= Mt. Hope Family Center =

University of Rochester research center in Rochester, NY

The Mt. Hope Family Center, located in Rochester, NY, is a research center affiliated with the University of Rochester that integrates its research with clinical therapy methods. The Center focuses on helping at-risk impoverished families overcome challenges such as childhood maltreatment, trauma, and major depressive disorder.

== History ==
Mt. Hope Family Center was established in 1979 as a therapeutic preschool for children affected by violence From 1984 to 2005, the center was directed by Dante Cicchetti, who worked to add a wider range of services and a heavier emphasis on research in the center. During this time, Cicchetti also began the journal Development and Psychopathology which is still based at Mt. Hope Family Center. The center carries out research on child development, particularly of children who have dealt with maltreatment. It also provides services to adults who face problems with severe familial dysfunction and they work heavily with lower income families who experience much stress in their daily lives. In 2005, Sheree Toth became executive director.
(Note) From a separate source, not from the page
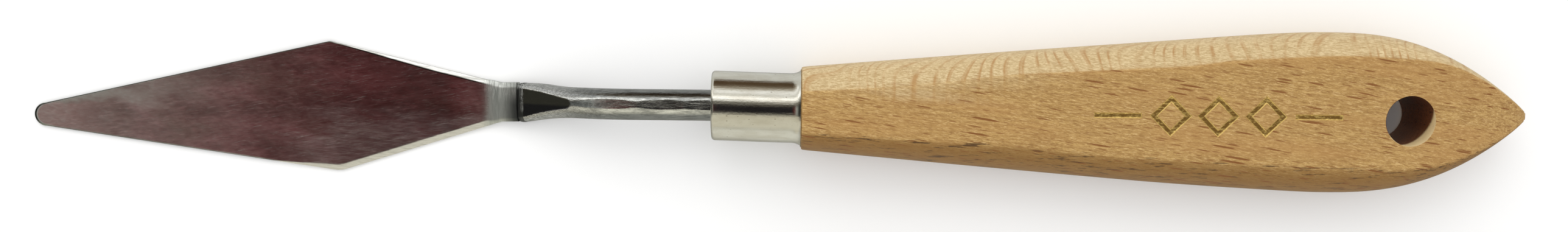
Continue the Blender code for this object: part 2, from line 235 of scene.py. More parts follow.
class Nodes:
    """Short calls that add nodes to a tree."""

    def __init__(self, tree):
        self.tree = tree

    def node(self, kind, inputs=(), **settings):
        """A new node, with its settings made and its inputs set or linked, in order or by name."""
        made = self.tree.nodes.new(kind)
        for key, value in settings.items():
            setattr(made, key, value)
        named = inputs.items() if isinstance(inputs, dict) else enumerate(inputs)
        for key, value in named:
            socket = made.inputs[key]
            if isinstance(value, bpy.types.NodeSocket):
                self.tree.links.new(value, socket)
            elif socket.type == "RGBA":
                socket.default_value = (*value, 1.0)
            else:
                socket.default_value = value
        return made

    def math(self, operation, *values):
        return self.node("ShaderNodeMath", values, operation=operation).outputs["Value"]

    def times(self, first, second):
        return self.math("MULTIPLY", first, second)

    def plus(self, first, second):
        return self.math("ADD", first, second)

    def minus(self, first, second):
        return self.math("SUBTRACT", first, second)

    def ranged(self, value, low, high, to_low=0.0, to_high=1.0, smooth=True):
        """Maps low..high onto to_low..to_high, held at the ends."""
        limits = {"Value": value, "From Min": low, "From Max": high, "To Min": to_low, "To Max": to_high}
        style = "SMOOTHSTEP" if smooth else "LINEAR"
        return self.node("ShaderNodeMapRange", limits, interpolation_type=style).outputs["Result"]

    def mixed(self, share, first, second, blend="MIX"):
        sockets = {0: share, 6: first, 7: second}  # 6, 7 and output 2 are the node's colour sockets
        return self.node("ShaderNodeMix", sockets, data_type="RGBA", blend_type=blend).outputs[2]

    def parts(self, vector):
        split = self.node("ShaderNodeSeparateXYZ", [vector])
        return split.outputs["X"], split.outputs["Y"], split.outputs["Z"]


class Finish(Nodes):
    """A Principled material; places are in millimetres."""

    def __init__(self, name, **constants):
        self.material = bpy.data.materials.new(name)
        self.material.use_nodes = True
        super().__init__(self.material.node_tree)
        self.shader = self.tree.nodes["Principled BSDF"]
        for socket, value in constants.items():
            self.shader.inputs[socket.replace("_", " ")].default_value = value
        metres = self.node("ShaderNodeTexCoord").outputs["Object"]
        self.place = self.scaled(metres, (1 / MM,) * 3)

    def scaled(self, source, scale, turn=(0, 0, 0), shift=(0, 0, 0)):
        settings = {"Vector": source, "Scale": scale, "Rotation": turn, "Location": shift}
        return self.node("ShaderNodeMapping", settings).outputs["Vector"]

    def turned(self, turn):
        return self.scaled(self.place, (1, 1, 1), turn=(0, 0, turn)) if turn else self.place

    def noise(self, scale, detail=3.0, roughness=0.55, turn=0.0, shift=(0, 0, 0), warp=0.0):
        settings = {"Scale": 1.0, "Detail": detail, "Roughness": roughness, "Distortion": warp}
        settings["Vector"] = self.scaled(self.turned(turn), scale, shift=shift)
        return self.node("ShaderNodeTexNoise", settings).outputs["Fac"]

    def normal(self):
        return self.parts(self.node("ShaderNodeNewGeometry").outputs["Normal"])

    def dashes(self, cell, share, big, slant=0.0, shift=(0, 0, 0)):
        """Short lens-shaped marks, one in some of the cells of a stretched honeycomb."""
        scale = tuple(1 / side for side in cell)
        place = self.scaled(self.turned(slant), scale, shift=shift)
        node = self.node("ShaderNodeTexVoronoi", {"Scale": 1.0, "Vector": place})
        chance, size, _ = self.parts(node.outputs["Color"])
        radius = self.ranged(size, 0.0, 1.0, big * 0.45, big, smooth=False)
        inside = self.minus(radius, node.outputs["Distance"])
        mark = self.ranged(inside, 0.0, big * 0.25)
        return self.times(mark, self.math("LESS_THAN", chance, share))

    def bump(self, height, distance, strength=1.0, after=None):
        settings = {"Strength": strength, "Distance": distance, "Height": height}
        if after:
            settings["Normal"] = after
        return self.node("ShaderNodeBump", settings).outputs["Normal"]

    def to(self, socket, value):
        self.tree.links.new(value, self.shader.inputs[socket])


# Materials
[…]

== Projects and programs ==
Mt. Hope Family center offers multiple community services and they have several projects in place to help foster growth in families and study new ways to help those who have been maltreated. One recent project was SOLAR, or the Study of Late Adolescent Resilience, which works to see how "early identified vulnerabilities contribute to substance abuse and mental health problems later in development." The center also has multiple ongoing programs such as an After School program for at risk youth, parenting classes for parents who are involved with the Monroe County Department of Human Services, child-parent psychotherapy, and trauma-focused cognitive behavioral therapy.